#### SHORT EXERCISE:
Below is a block of data; give all of it again word for word.
START
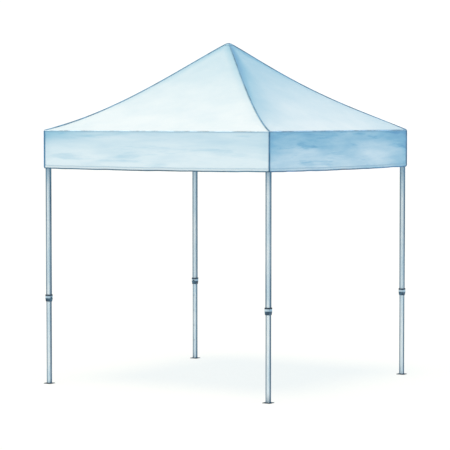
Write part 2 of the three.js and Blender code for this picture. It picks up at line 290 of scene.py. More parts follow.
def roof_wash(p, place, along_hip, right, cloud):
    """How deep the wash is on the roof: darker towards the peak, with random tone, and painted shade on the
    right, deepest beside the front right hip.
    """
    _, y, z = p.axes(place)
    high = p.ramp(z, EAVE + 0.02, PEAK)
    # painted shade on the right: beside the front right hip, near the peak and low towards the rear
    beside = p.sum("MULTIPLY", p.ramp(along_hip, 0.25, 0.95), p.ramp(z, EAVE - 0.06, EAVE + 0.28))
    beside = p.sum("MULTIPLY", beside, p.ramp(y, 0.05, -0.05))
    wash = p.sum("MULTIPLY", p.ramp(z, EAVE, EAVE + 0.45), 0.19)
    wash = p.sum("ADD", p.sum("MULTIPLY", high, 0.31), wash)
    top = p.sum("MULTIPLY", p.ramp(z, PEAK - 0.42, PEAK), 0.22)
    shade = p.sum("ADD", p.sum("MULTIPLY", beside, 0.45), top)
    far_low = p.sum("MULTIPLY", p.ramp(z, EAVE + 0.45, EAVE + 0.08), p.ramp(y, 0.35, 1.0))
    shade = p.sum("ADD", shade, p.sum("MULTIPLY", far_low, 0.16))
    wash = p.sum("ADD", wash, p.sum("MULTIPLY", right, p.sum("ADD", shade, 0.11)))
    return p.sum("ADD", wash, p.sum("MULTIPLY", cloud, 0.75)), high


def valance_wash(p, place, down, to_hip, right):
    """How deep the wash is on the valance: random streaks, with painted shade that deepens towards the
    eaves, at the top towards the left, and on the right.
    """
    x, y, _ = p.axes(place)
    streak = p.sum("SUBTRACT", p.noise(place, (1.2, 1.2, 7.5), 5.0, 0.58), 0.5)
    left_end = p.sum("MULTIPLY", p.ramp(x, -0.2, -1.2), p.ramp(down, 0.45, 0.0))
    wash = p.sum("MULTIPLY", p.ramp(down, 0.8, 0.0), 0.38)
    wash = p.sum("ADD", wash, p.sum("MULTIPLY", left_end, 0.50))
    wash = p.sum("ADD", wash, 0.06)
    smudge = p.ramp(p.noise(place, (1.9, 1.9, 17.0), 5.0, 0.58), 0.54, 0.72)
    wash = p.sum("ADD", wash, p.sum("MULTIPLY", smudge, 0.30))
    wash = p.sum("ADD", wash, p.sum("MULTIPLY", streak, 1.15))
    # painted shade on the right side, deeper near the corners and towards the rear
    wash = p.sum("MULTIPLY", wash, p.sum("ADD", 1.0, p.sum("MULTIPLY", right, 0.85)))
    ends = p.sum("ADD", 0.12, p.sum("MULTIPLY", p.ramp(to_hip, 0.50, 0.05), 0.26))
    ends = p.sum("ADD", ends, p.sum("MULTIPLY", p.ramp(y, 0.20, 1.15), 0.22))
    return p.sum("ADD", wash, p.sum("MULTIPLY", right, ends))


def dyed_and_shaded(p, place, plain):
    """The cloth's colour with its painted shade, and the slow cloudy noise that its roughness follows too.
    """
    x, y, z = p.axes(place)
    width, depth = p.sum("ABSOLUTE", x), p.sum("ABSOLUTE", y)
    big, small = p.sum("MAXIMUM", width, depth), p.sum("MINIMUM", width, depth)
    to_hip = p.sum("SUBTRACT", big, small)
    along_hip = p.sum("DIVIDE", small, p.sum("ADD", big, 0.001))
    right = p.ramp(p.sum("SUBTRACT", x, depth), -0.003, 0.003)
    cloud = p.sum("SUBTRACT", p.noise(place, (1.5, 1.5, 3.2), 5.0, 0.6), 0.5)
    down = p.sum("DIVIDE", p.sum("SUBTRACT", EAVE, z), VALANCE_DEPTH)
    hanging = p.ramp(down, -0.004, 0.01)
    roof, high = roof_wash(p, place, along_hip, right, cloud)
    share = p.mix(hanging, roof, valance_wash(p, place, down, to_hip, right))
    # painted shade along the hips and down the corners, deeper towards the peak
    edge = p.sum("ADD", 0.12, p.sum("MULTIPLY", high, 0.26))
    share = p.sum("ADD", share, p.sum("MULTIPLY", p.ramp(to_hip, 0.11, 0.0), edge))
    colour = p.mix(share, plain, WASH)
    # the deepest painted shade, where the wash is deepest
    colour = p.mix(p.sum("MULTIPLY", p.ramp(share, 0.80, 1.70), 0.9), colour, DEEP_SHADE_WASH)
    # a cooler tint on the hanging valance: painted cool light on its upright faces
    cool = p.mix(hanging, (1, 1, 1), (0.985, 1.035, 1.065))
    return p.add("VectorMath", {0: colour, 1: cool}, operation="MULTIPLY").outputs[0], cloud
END
#### RESULT OF THIS EXERCISE:
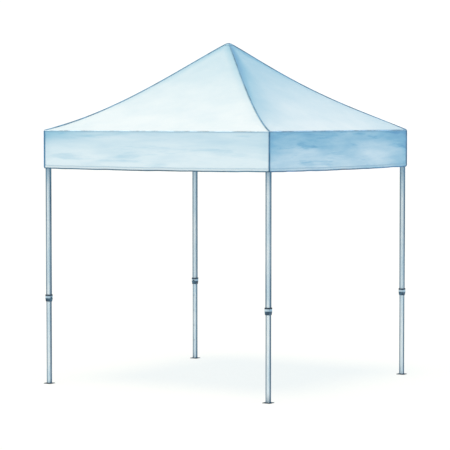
Write part 2 of the three.js and Blender code for this picture. It picks up at line 290 of scene.py. More parts follow.
def roof_wash(p, place, along_hip, right, cloud):
    """How deep the wash is on the roof: darker towards the peak, with random tone, and painted shade on the
    right, deepest beside the front right hip.
    """
    _, y, z = p.axes(place)
    high = p.ramp(z, EAVE + 0.02, PEAK)
    # painted shade on the right: beside the front right hip, near the peak and low towards the rear
    beside = p.sum("MULTIPLY", p.ramp(along_hip, 0.25, 0.95), p.ramp(z, EAVE - 0.06, EAVE + 0.28))
    beside = p.sum("MULTIPLY", beside, p.ramp(y, 0.05, -0.05))
    wash = p.sum("MULTIPLY", p.ramp(z, EAVE, EAVE + 0.45), 0.19)
    wash = p.sum("ADD", p.sum("MULTIPLY", high, 0.31), wash)
    top = p.sum("MULTIPLY", p.ramp(z, PEAK - 0.42, PEAK), 0.22)
    shade = p.sum("ADD", p.sum("MULTIPLY", beside, 0.45), top)
    far_low = p.sum("MULTIPLY", p.ramp(z, EAVE + 0.45, EAVE + 0.08), p.ramp(y, 0.35, 1.0))
    shade = p.sum("ADD", shade, p.sum("MULTIPLY", far_low, 0.16))
    wash = p.sum("ADD", wash, p.sum("MULTIPLY", right, p.sum("ADD", shade, 0.11)))
    return p.sum("ADD", wash, p.sum("MULTIPLY", cloud, 0.75)), high


def valance_wash(p, place, down, to_hip, right):
    """How deep the wash is on the valance: random streaks, with painted shade that deepens towards the
    eaves, at the top towards the left, and on the right.
    """
    x, y, _ = p.axes(place)
    streak = p.sum("SUBTRACT", p.noise(place, (1.2, 1.2, 7.5), 5.0, 0.58), 0.5)
    left_end = p.sum("MULTIPLY", p.ramp(x, -0.2, -1.2), p.ramp(down, 0.45, 0.0))
    wash = p.sum("MULTIPLY", p.ramp(down, 0.8, 0.0), 0.38)
    wash = p.sum("ADD", wash, p.sum("MULTIPLY", left_end, 0.50))
    wash = p.sum("ADD", wash, 0.06)
    smudge = p.ramp(p.noise(place, (1.9, 1.9, 17.0), 5.0, 0.58), 0.54, 0.72)
    wash = p.sum("ADD", wash, p.sum("MULTIPLY", smudge, 0.30))
    wash = p.sum("ADD", wash, p.sum("MULTIPLY", streak, 1.15))
    # painted shade on the right side, deeper near the corners and towards the rear
    wash = p.sum("MULTIPLY", wash, p.sum("ADD", 1.0, p.sum("MULTIPLY", right, 0.85)))
    ends = p.sum("ADD", 0.12, p.sum("MULTIPLY", p.ramp(to_hip, 0.50, 0.05), 0.26))
    ends = p.sum("ADD", ends, p.sum("MULTIPLY", p.ramp(y, 0.20, 1.15), 0.22))
    return p.sum("ADD", wash, p.sum("MULTIPLY", right, ends))


def dyed_and_shaded(p, place, plain):
    """The cloth's colour with its painted shade, and the slow cloudy noise that its roughness follows too.
    """
    x, y, z = p.axes(place)
    width, depth = p.sum("ABSOLUTE", x), p.sum("ABSOLUTE", y)
    big, small = p.sum("MAXIMUM", width, depth), p.sum("MINIMUM", width, depth)
    to_hip = p.sum("SUBTRACT", big, small)
    along_hip = p.sum("DIVIDE", small, p.sum("ADD", big, 0.001))
    right = p.ramp(p.sum("SUBTRACT", x, depth), -0.003, 0.003)
    cloud = p.sum("SUBTRACT", p.noise(place, (1.5, 1.5, 3.2), 5.0, 0.6), 0.5)
    down = p.sum("DIVIDE", p.sum("SUBTRACT", EAVE, z), VALANCE_DEPTH)
    hanging = p.ramp(down, -0.004, 0.01)
    roof, high = roof_wash(p, place, along_hip, right, cloud)
    share = p.mix(hanging, roof, valance_wash(p, place, down, to_hip, right))
    # painted shade along the hips and down the corners, deeper towards the peak
    edge = p.sum("ADD", 0.12, p.sum("MULTIPLY", high, 0.26))
    share = p.sum("ADD", share, p.sum("MULTIPLY", p.ramp(to_hip, 0.11, 0.0), edge))
    colour = p.mix(share, plain, WASH)
    # the deepest painted shade, where the wash is deepest
    colour = p.mix(p.sum("MULTIPLY", p.ramp(share, 0.80, 1.70), 0.9), colour, DEEP_SHADE_WASH)
    # a cooler tint on the hanging valance: painted cool light on its upright faces
    cool = p.mix(hanging, (1, 1, 1), (0.985, 1.035, 1.065))
    return p.add("VectorMath", {0: colour, 1: cool}, operation="MULTIPLY").outputs[0], cloud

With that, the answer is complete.